We stayed here 4 days.  

Click on photos to see larger image.


D55: Nassau to Normans Cay (12/25/2019)

On Christmas Day (12/25/2019), we leave Nassau Harbor Club at 0800.  As I prepared the boat for departure, Cathy was standing in line to check out.  Apparently, everyone else (all the French Canadians) had the same idea.  But Cathy was one of the first in line, so we were the first boat to leave the harbor.  

We were trying time the light and the tides so we had good visibility into the water as we crossed the dreaded Yellow Banks.  Unfortunately, we crossed into the banks when the tide was still relatively low at about 1045, but we made it through by 1120.  I stood on the bow and we had to dodge about 3-4 black objects that I believe were coral heads.  They were definitely close to the surface, but Cathy steered the boat around them.  The headsets we use have been indispensable.  We would not leave without them.  

We were able to sail the entire trip except when crossing the Yellow Banks and we made good time, arriving at Normans Cay around 1400.  I decided to take a short cut to one of the anchorages, but ran aground on a sand bar.  (Cathy was on the bow saying " Don't go there", but I thought I could sneak across.).  I listen to her now (most of the time).  

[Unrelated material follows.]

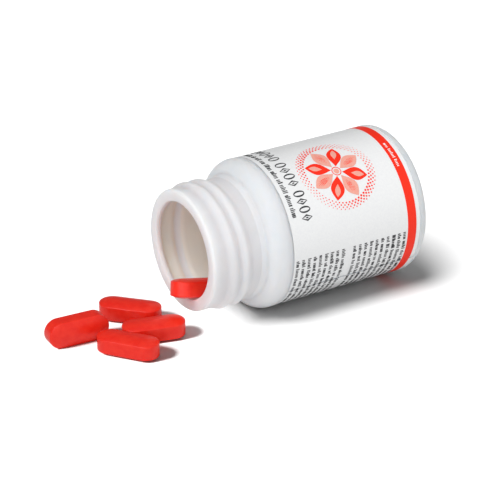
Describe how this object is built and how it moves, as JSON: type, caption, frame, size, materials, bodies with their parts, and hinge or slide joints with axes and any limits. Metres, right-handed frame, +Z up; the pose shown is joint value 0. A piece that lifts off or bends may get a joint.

We ended up anchoring in a reasonable spot.  That evening we broke out the Champagne with cheese and crackers to celebrate Christmas Day and to toast our arrival in the Exumas.  I grilled two ribeye steaks we bought in Nassua along with baked potatoes and grilled peppers and okra.  The potatoes were on the grill also, but in aluminum foil.  

Unfortunately, the waves from the prior storms were still rolling in from the north even though the wind was from the northeast to east.  We tried to sleep through the evening with significant roll in the anchorage.  I did not sleep well.